Edison International sees merit in the ownership and operation of competitive businesses as a matter of corporate strategy and is exploring areas related to the provision of electric power and infrastructure, including distributed generation, electrification of transportation, water purification and power management services to the commercial and industrial sector. I don't expect these new initiatives will distract us nor should they distract investors from our SCE-focused value proposition.
However, I believe it would be foolish to dismiss the potential for substantive -- substantial change in our industry or in the utility business model. So we will continue to look for ways to build strategic flexibility and leadership at the right pace that could provide new avenues of growth in a rapidly changing world.
Let's come back to this year and finish by talking about our 2013 earnings outlook. Today, we are introducing earnings guidance of $3.45 to $3.65 per share.
This outlook largely reflects our operational excellence efforts and significant investment in our core wires business. Let me now turn the call over to Jim Scilacci to provide additional material on our financial results and earnings guidance.
Jim?
W. James Scilacci
Okay. Thanks, Ted, and good afternoon, everyone.
I'll start with a quick reminder on the basis of our financial presentations, following Edison Mission Energy's December bankruptcy filing. Please see Page 2 of the presentation.
For all periods provided in our materials, EME is now reported as discontinued operations and part of non-core results. Beginning with first quarter 2013, we will no longer include EME's results as we are now accounting for our ownership on the cost method under GAAP.
Also, the remaining investments that are part of Edison Mission Group but separate from EME, which are immaterial, are now reported as part of Edison International parent and other category. In the presentation appendix, we have provided 2 years of quarterly financial results on the new reporting basis to help you updating your financial models.
Given that Southern California Edison's General Rate Case was received during the fourth quarter and because the financial consequences are effective beginning January 1, 2012, fourth quarter comparisons are not all that helpful. However, full year comparisons present a clearer picture of the underlying business performance.
I'll be using Pages 3 and 4 of the presentation as I walk through the key earnings drivers. Starting on Page 3.
You will see that for the quarter, there is an $0.82 per share true-up for SCE's 2012 General Rate Case decision. Simply, think of this as the incremental impact attributed to the first 9 months of 2013.
This includes 3 primary items. First is higher revenue to cover both rate base growth and operating costs.
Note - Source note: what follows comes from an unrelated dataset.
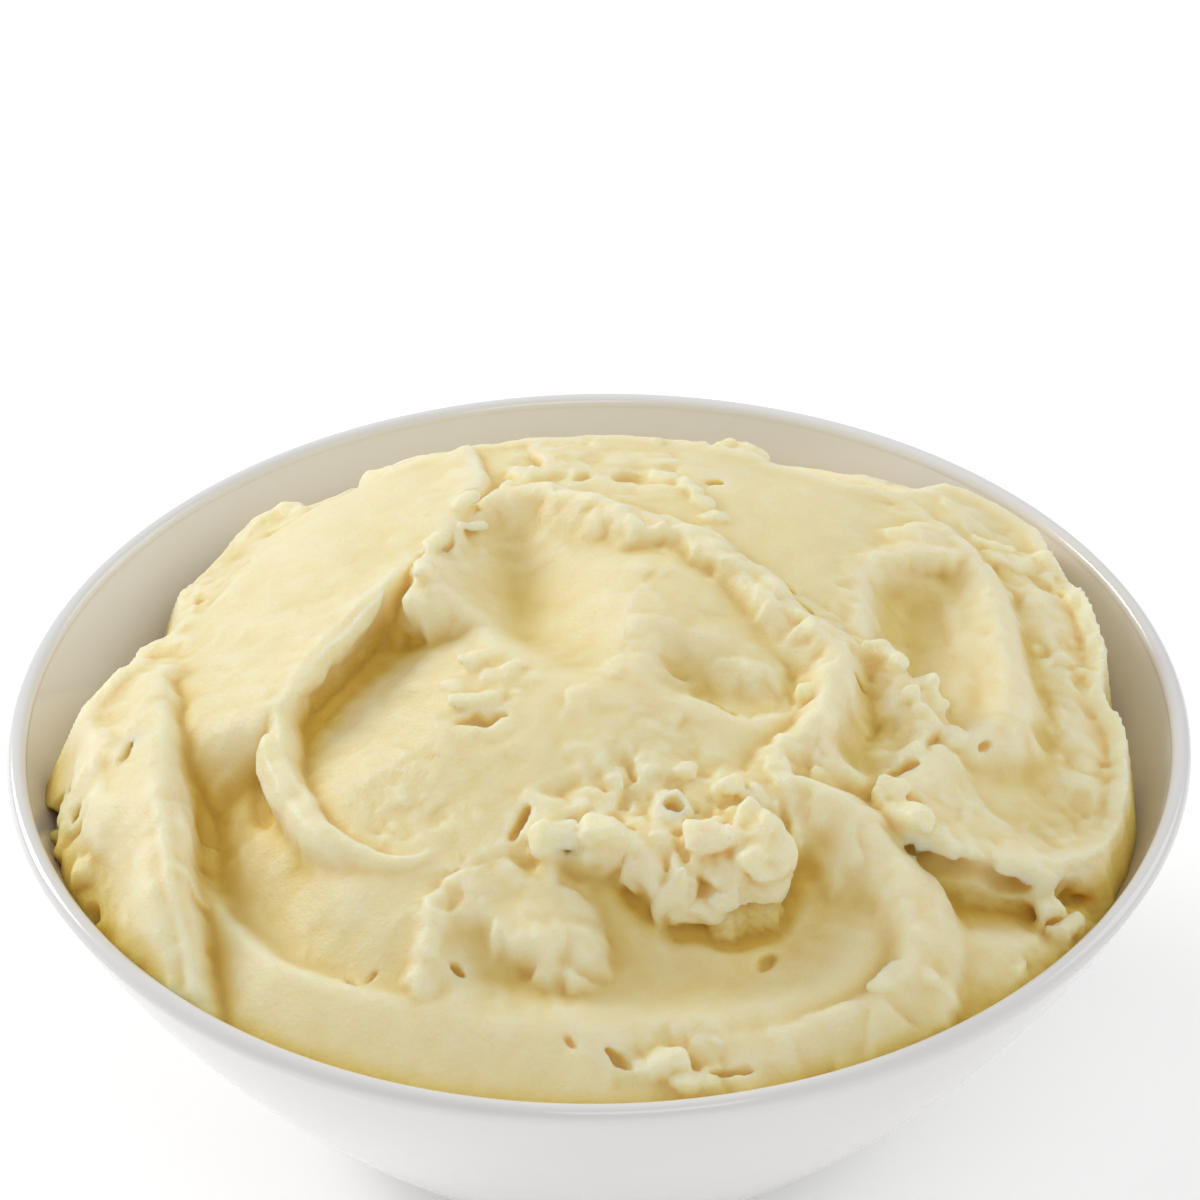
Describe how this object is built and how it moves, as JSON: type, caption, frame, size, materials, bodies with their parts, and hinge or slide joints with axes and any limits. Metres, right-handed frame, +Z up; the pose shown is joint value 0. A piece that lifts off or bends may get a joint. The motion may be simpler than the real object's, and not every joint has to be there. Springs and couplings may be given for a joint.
{
  "type": "bowl of mashed potato",
  "caption": "Round white serving bowl heaped with mashed potato, worked into spoon swirls, ridges and hollows, standing on its foot ring.",
  "frame": {"origin": "centre of the foot ring, on the surface that the bowl stands on", "axes": "+Z up along the bowl's axis; the picture looks along +Y, with +X to its right"},
  "size_m": [0.2, 0.2, 0.103],
  "materials": {
    "porcelain": "gloss",
    "mash": "satin"
  },
  "bodies": {
    "root": {"bowl": "porcelain", "mash": "mash"}
  },
  "joints": []
}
You will recall in our financial results for the first -- excuse me, for the 3 prior quarters, we reported higher depreciation and financing costs without corresponding revenues. Now we are recognizing the related revenue without the corresponding costs.
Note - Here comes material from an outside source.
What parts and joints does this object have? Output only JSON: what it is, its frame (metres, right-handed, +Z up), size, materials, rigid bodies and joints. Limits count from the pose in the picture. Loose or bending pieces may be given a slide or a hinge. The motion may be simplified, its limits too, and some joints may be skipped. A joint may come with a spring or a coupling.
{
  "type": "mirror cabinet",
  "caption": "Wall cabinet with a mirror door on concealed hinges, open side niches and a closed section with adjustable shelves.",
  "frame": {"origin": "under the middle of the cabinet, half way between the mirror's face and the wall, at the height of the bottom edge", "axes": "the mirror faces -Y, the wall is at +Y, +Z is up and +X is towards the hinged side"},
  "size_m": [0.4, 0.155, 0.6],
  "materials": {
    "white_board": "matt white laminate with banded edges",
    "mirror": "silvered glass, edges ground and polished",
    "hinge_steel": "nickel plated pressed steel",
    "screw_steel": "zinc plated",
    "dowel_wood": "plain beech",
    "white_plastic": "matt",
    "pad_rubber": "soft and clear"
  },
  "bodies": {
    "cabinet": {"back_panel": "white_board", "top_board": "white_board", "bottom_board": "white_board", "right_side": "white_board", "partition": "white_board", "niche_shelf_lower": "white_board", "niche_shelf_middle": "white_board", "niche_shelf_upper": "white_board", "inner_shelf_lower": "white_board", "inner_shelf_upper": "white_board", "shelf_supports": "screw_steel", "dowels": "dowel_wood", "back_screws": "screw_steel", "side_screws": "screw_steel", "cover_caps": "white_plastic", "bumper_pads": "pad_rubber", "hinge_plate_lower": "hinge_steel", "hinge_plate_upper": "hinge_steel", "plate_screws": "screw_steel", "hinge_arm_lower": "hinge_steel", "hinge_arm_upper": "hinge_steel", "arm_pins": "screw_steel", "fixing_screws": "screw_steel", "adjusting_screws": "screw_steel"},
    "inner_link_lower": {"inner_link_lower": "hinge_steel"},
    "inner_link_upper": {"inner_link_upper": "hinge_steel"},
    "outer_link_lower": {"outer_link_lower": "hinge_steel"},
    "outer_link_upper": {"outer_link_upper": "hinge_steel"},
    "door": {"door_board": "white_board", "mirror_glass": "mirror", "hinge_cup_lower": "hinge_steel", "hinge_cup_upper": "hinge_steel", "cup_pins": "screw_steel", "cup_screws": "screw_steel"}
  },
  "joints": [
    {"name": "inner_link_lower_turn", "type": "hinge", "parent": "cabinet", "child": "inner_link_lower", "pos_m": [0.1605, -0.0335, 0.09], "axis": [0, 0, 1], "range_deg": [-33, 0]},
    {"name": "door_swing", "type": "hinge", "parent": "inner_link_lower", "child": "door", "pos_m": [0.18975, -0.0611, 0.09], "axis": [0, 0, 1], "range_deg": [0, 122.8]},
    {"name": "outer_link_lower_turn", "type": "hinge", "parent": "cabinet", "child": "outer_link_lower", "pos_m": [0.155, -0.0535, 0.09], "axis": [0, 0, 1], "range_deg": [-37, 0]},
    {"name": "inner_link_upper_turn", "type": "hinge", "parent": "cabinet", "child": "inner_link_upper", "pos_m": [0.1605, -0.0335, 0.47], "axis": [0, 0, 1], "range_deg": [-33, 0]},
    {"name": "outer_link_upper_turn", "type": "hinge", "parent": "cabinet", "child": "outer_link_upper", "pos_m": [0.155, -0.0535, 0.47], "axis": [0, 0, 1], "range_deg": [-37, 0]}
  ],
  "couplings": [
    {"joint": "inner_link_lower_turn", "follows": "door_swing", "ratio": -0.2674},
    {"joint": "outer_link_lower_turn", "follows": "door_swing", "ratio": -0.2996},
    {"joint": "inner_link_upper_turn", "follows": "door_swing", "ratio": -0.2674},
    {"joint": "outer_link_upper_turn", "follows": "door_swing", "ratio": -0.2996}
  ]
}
Second is a $0.10 per share disallowance on certain enterprise software costs. This is shown separately in our full year summary on Page 4.
The third is a tax benefit that is more complicated to explain, but it requires a bit of background information. Back in 2009, EIX made a voluntary election to change its tax accounting method for certain repair costs incurred on SCE's transmission, distribution and generation assets.
This proposed regulatory treatment was then incorporated in the 2012 GRC filing. The 2012 GRC decision adopted the proposed flow-through treatment for these tax deductions, and as such, SCE recorded in 2012 a non-core catch-up benefit related to the 2009, 2010 and 2011 periods.
In 2011, IRS regulations allowed SCE to make a second voluntary election to change its tax accounting method for repairs, which is expected to result in additional earnings benefit through 2012 through '14 GRC period. In the 2015 GRC, the estimated tax benefits will be trued up again, and SCE expects the earnings benefit will be eliminated as the estimated tax benefits will be fully flowed through to customers.
So now let's walk through the earnings impact. The year-over-year change in repair deductions is $0.54 per share, including $0.19 in the fourth quarter.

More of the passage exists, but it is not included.